Letter to the Editor
BY Nick Demske
Dear Editor,
I don’t share the shock and awe your recent letters to the editor express at Michael Robbins’s mortalizing review of Robert Hass. What shocks me is the defensive reactions that followed. The letters were exclusively outraged by this criticism of Hass. Is that not shocking to anyone other than me? I’ll even say that most of their arguments were sound. Even the ones that devolve to “We like Hass,” “Hass is cool,” etc. I don’t disagree. But neither, really, did Robbins, from my reading of his review. So what prompted the outrage?

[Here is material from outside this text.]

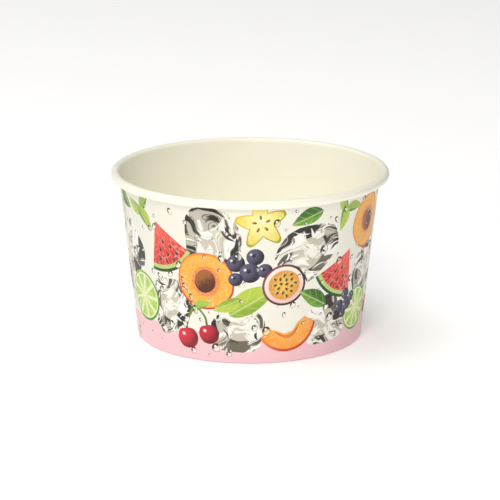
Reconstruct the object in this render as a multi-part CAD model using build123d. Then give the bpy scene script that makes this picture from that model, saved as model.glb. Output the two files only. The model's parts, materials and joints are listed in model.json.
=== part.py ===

Jonathan Blake discredits the review as a pissing contest. I’d say Blake’s right on the money. But I would also like to suggest that this is exactly why it should be celebrated. More piss, I say, less art. So much of the literary criticism I encounter suggests the tradition is quietly going extinct. With this review, on the other hand, I feel Robbins is treating Hass to more honor than any of the letters trying to champion him. Robbins is willing to acknowledge more readings of Hass than the one that has dominated poetic discourse for so long. While he admits many passages merit praise, he also allows that perhaps even those same passages can make for overwhelming nausea. It doesn’t seem to me that any of the letter writers are willing to allow for this. And, in that way, I feel they undercut Hass’s work. Which is rich and complex. Not simple.
Igor Webb’s observation that the hypercritical review Robbins has published is parallel to the long-ago lauding of Hass by Stanley Kunitz gets to the heart of the matter. The same exact lines, two very different reactions. Imagine that. Poetry that offers itself to more than one interpretation.